Les travailleur·ses du sexe au cinéma, c’est toute une panoplie de personnalités, parfois très éloignées des réalités sociologiques. Alors certes, c’est le jeu de la fiction, mais les représentations cinématographiques ont un réel impact sur l’intérêt (ou non) du public envers les personnes concernées, et donc potentiellement sur les politiques adoptées à leur égard. Comment des personnes qui peuvent être aussi méprisées dans la réalité - sinon totalement invisibilisées - peuvent-elles être aussi inspirantes pour le septième art ? 
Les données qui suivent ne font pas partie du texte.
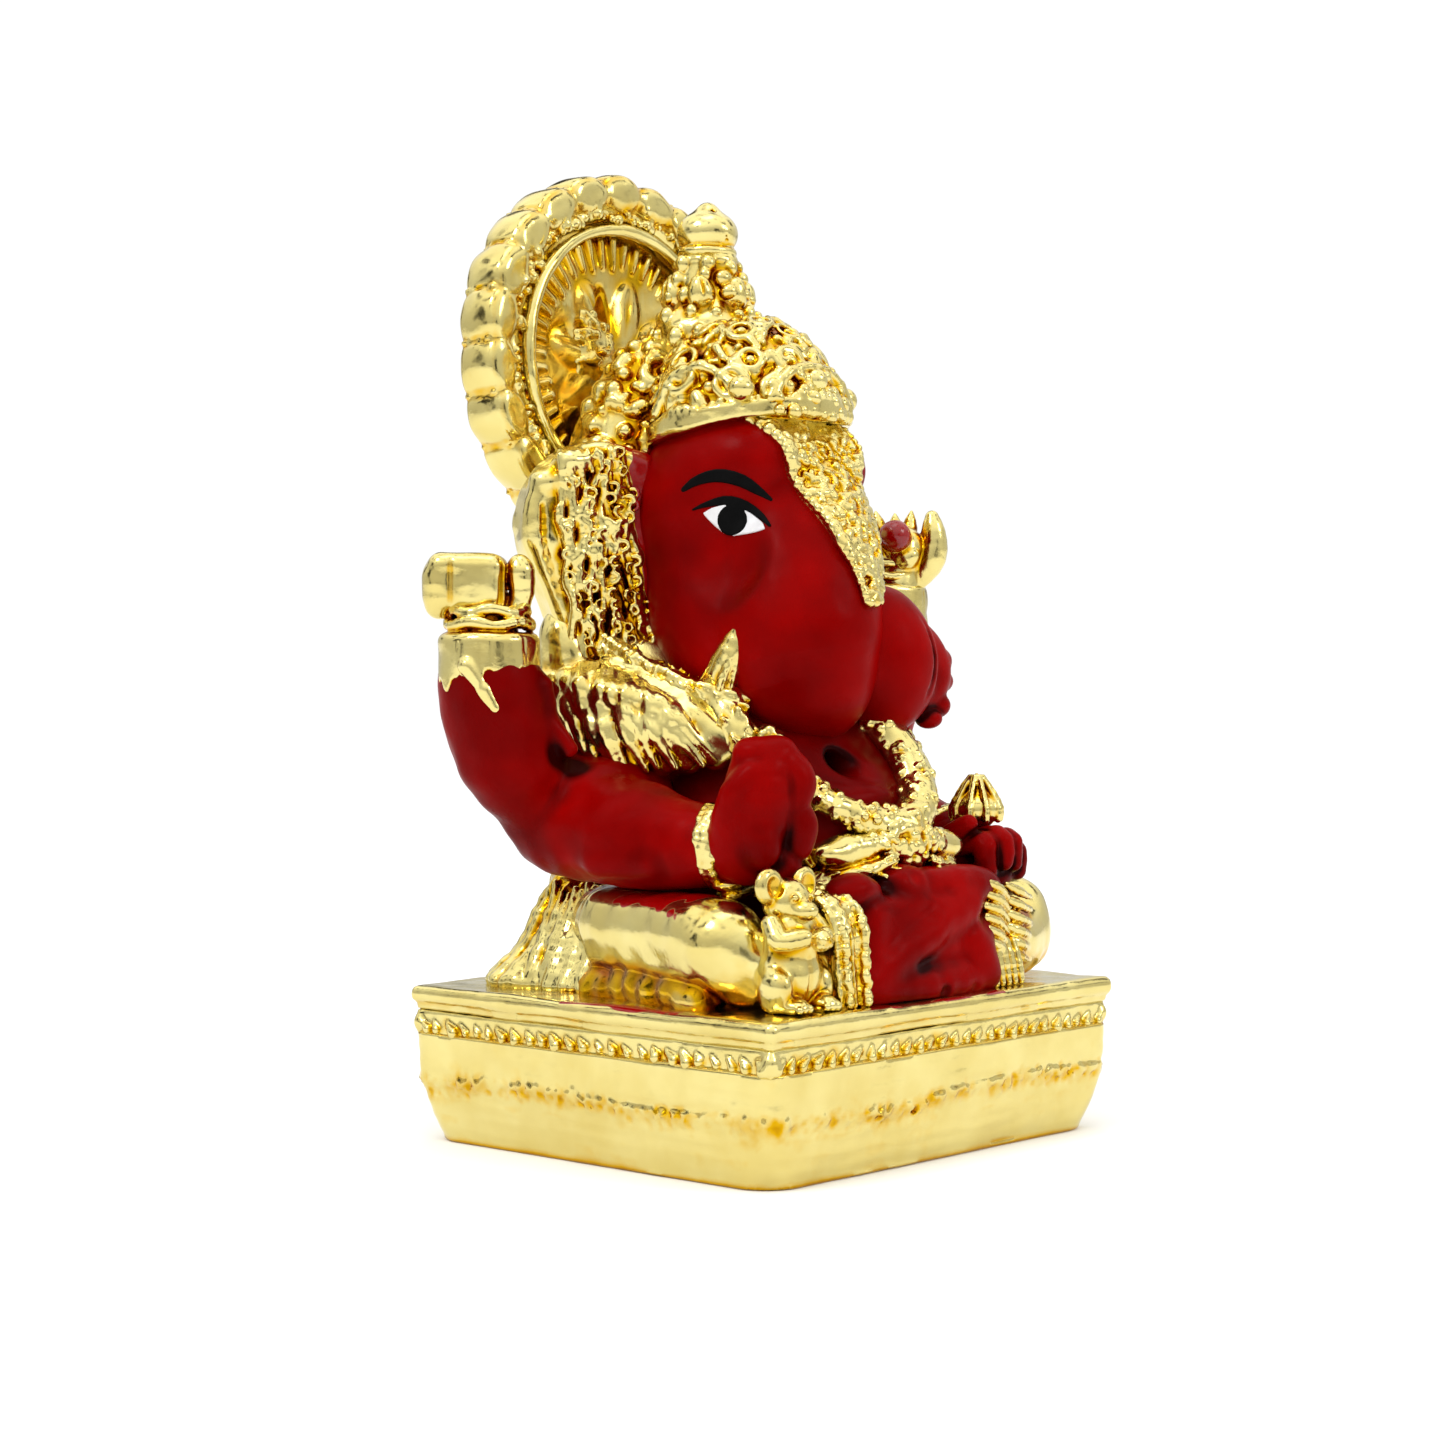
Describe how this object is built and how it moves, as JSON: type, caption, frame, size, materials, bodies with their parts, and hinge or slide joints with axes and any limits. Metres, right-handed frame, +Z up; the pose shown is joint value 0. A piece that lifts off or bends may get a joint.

Le regard bourgeois et masculin

Dans les premières décennies du cinéma, les personnages de TDS sont principalement des femmes blanches, cisgenres et hétérosexuelles. Il n’est pas rare de voir des films sur des danseuses de cabaret, notamment des films historiques. Le débat est encore ouvert aujourd'hui, mais dans tous les cas, ces figures étaient considérées comme « érotiques » : elles se dénudent, doivent faire boire les clients et couchent parfois avec eux pour de l'argent. Et elles sont marginalisées pour ces raisons. On distingue déjà deux regards assez distincts : l’œuvre qui condamne son personnage après en avoir fait un odieux portrait (Nana, 1926) ou celle qui va montrer la jeune femme comme victime de sa situation (Le Journal d'une fille perdue, 1929). 
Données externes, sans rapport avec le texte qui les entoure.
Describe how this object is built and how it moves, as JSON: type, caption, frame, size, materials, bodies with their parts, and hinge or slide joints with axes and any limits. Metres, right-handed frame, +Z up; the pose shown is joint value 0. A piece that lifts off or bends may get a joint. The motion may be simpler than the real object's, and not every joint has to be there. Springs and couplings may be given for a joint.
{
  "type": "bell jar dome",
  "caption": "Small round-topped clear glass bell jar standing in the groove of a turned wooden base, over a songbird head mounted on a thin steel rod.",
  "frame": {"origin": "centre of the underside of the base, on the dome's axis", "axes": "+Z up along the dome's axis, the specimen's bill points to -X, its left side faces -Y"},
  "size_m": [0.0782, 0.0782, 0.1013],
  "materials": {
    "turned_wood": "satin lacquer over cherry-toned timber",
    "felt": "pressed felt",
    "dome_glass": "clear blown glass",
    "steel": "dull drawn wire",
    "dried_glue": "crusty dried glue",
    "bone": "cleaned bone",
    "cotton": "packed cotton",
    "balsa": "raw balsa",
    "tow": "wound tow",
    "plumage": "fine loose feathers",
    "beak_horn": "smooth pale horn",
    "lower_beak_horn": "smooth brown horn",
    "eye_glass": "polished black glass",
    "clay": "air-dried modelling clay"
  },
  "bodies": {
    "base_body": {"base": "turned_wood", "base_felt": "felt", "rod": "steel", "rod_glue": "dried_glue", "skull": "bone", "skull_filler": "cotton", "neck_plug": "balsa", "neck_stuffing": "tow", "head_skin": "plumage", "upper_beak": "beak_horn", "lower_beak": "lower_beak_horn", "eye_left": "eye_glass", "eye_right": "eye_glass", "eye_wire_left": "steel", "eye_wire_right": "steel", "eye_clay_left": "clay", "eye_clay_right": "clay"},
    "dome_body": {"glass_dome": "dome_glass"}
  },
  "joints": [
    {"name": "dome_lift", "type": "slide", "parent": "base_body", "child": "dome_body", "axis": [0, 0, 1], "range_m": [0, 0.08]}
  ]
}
Alors que dans la société les profils des personnes qui pratiquent le travail du sexe changent selon les contextes, les lieux et les situations sociales, les cinéastes ne semblent pas vraiment s’adapter à ces paramètres et vont surtout continuer à s’intéresser à la prostitution blanche dans des milieux plutôt favorisés. Ce n’est par contre pas une spécificité des films sur le travail du sexe ; le cinéma a tendance à montrer des personnages dont le statut social est élevé. C’est ce qu’explique Anne-Marie Bidaud dans son livre Hollywood et le rêve américain : Cinéma et idéologie aux Etats-Unis. Les valeurs et les modes de vie de la bourgeoisie sont présentés comme l’idéal à suivre.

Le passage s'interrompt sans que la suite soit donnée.